* TASK BRIEF: Give back, exactly as it appears, the run of lines opening with the one containing "const cupcakeWrapper = new THREE.Group();" and closing with the one containing "points = [vertex.co". Nothing outside that run should appear.

* RECORDED INFORMATION:
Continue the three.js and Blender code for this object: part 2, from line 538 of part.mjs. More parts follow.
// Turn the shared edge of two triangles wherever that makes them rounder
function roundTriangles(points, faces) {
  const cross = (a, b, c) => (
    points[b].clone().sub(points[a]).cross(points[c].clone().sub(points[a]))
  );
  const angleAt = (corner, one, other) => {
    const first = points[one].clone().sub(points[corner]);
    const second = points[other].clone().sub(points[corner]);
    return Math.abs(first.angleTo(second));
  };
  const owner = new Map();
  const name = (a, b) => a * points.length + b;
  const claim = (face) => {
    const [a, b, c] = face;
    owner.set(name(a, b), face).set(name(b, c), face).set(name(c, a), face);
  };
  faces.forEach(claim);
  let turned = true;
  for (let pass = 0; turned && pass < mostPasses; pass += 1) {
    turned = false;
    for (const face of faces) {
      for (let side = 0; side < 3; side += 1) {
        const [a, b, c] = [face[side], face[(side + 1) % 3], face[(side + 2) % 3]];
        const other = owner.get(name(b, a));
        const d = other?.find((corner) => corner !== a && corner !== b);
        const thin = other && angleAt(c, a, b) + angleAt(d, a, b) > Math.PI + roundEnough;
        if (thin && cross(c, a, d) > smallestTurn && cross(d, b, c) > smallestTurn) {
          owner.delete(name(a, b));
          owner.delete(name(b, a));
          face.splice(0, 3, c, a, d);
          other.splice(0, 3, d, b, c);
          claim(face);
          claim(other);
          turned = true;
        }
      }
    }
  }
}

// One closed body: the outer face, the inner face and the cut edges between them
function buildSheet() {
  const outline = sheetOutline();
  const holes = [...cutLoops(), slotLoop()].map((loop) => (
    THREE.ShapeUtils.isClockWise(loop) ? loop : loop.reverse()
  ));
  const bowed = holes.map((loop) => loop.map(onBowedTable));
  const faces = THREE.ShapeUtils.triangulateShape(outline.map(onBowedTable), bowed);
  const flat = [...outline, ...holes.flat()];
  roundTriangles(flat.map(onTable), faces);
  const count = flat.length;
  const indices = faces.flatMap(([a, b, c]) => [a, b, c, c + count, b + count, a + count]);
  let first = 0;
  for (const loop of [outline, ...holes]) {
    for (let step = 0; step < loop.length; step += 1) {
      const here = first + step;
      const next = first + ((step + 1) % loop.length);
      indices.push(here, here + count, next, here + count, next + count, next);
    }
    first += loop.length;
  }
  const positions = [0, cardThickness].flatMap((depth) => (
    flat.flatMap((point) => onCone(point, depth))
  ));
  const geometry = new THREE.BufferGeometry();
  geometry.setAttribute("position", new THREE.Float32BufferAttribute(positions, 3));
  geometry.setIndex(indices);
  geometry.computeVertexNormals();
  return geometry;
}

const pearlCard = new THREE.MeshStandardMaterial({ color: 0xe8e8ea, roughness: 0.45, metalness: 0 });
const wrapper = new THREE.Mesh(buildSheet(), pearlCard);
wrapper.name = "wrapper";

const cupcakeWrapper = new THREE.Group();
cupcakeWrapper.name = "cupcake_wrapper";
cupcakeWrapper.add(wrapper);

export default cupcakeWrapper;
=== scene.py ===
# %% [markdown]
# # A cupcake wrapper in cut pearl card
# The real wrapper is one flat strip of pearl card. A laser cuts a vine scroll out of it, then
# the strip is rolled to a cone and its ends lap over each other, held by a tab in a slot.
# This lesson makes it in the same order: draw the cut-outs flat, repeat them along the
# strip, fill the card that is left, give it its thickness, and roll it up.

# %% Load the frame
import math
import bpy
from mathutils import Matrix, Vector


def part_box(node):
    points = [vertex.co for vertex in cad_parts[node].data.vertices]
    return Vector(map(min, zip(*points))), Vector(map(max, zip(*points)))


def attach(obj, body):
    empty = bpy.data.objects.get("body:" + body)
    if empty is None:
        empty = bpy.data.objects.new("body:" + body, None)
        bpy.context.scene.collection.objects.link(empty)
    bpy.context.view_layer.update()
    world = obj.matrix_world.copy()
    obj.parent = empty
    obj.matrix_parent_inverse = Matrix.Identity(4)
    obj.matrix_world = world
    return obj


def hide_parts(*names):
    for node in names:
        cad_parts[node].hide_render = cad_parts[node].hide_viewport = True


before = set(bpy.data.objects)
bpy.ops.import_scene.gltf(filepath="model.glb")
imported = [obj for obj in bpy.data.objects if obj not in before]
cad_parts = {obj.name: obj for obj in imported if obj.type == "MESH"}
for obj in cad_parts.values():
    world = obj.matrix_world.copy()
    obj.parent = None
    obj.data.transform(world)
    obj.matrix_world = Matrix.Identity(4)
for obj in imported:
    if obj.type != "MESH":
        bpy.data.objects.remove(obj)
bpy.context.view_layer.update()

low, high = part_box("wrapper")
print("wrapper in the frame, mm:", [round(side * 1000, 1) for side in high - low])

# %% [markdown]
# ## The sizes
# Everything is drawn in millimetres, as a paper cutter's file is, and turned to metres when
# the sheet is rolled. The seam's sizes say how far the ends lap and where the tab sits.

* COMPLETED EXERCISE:
const cupcakeWrapper = new THREE.Group();
cupcakeWrapper.name = "cupcake_wrapper";
cupcakeWrapper.add(wrapper);

export default cupcakeWrapper;
=== scene.py ===
# %% [markdown]
# # A cupcake wrapper in cut pearl card
# The real wrapper is one flat strip of pearl card. A laser cuts a vine scroll out of it, then
# the strip is rolled to a cone and its ends lap over each other, held by a tab in a slot.
# This lesson makes it in the same order: draw the cut-outs flat, repeat them along the
# strip, fill the card that is left, give it its thickness, and roll it up.

# %% Load the frame
import math
import bpy
from mathutils import Matrix, Vector


def part_box(node):
    points = [vertex.co for vertex in cad_parts[node].data.vertices]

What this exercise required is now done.